Reading back over the last month or so of blog posts, I noticed that it seems as though life on the farm has been one long bummer lately. That is not the case. It's actually been pretty nice around here, and for everything that has been going wrong, there are at least two things going right. So to set the record straight, here's a list of things that have been doing quite well, thank you:
1) The weather: The weather has been idyllic lately - ranging from the high sixties to the mid seventies, with an occasional foray into actual "hot" territory of nearly eighty. Light breezes waft the puffy clouds about the blue sky, and the mountains have made several stunning appearances on the northern horizon. It's warm enough that the kids have spent a lot of time splashing about in our inflatable pool, and I have enjoyed watching them and reading a book while I herd the goats.
2) Flowers: The blackberries are in blossom. The white clover is in full bloom and the red clover is just beginning to open. The tall buttercup is everywhere, and the lupins, california poppies, and shasta daisies cover the roadsides. Bees are everywhere. It makes me ridiculously happy to see bees - bumble, honey and mason - crawling drunkenly from blossom to blossom.
3) Fruits and Veggies: After a long cold spring in which the only thing on offer at local farmer's markets was some anemic salad greens, there is suddenly a profusion of produce. Last saturday, I observed with great joy that the first strawberries were on offer. There were also snap peas, greens of all descriptions, carrots, baby beets, and various fresh leafy herbs. One of the locals at the farmer's market in Ferndale is a new trade partner this year, and I brought her some delicious cheese in exchange for a bagful of goodies, including something new to me: garlic scapes.
I was thrilled to discover these beautiful and scrumptious vegetables, which I sauteed in butter and tossed with pasta and goat cheese. Speaking of goat cheese:
4) Cheesemaking: I have enjoyed a series of successes lately. I bought some new cheese culture and it is terrific, making a very creamy and tangy chevre. My trade partners love the red pepper chevre with basil, and so I've been making a lot of that. Other notable triumphs include dill and caraway seeded cheddar and a mistake-made-good that resulted in a wonderful smooth-textured white stretchy cheese. I have been enjoying the beautiful cheese press my husband made me for mother's day.

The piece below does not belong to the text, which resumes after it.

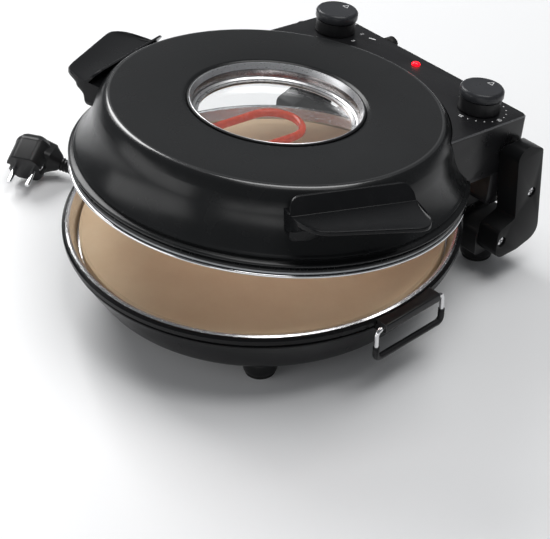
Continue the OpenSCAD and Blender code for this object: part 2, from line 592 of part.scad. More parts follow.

5) Animals: with the single exception of Django, who had to be put down for a positive CAE test and general ill health, all my animals are in tip-top condition. The other does are plump and glossy, pooping pellets and giving enormous quantities of milk. The baby goats are growing like weeds and spend their time head-butting and describing fabulous arcs across the landscape. Rosie and Poppy are in perfect health, getting just the tiniest bit fat on all the green grass. They have their sleek summer coats on and shine mellowly in the sun. Poppy has started ground training with a local girl and hopefully soon will be better mannered.
6) The Kids: Are off to a good start on summer vacation - running around like wild animals, climbing trees, digging for worms in the garden, and playing with their new bunnies (bought as a consolation after Django's demise). I have deliberately left summer fairly unplanned, and so with the exception of swimming lessons and one long-weekend trip to Victoria, we are looking forward to an extremely lazy summer vacation, with nothing more strenuous than perhaps a day of clamming down at the beach, barbecues with friends, and afternoons at the U-pick farms gathering berries.
O MORNING STAR
1 day ago
4 comments:
Yes indeed, I can see that things are going well. I say, unless we have a set back or two, then it is hard to enjoy the good things.
Have a wonderful summer.
Get as many garlic scapes as you can, their season is short! Throw them in the food processor with a generous amount of olive oil, make sure you have enough to cover them when you transfer to a jar. They'll keep like that as a pesto of sorts for a month or so. Use it as a base for salad dressing (just add apple cider vinegar or lemon) or as a rub for chicken or steak, in place of garlic for ANY dish you would use garlic in, and it will be brighter, greener and fresher in flavor. They're my favorite.
Keep in the fridge, that probably goes without saying.....
good idea Pen, I remember now that fantastic dressing at your house with that scape pesto. Hopefully there will be more today!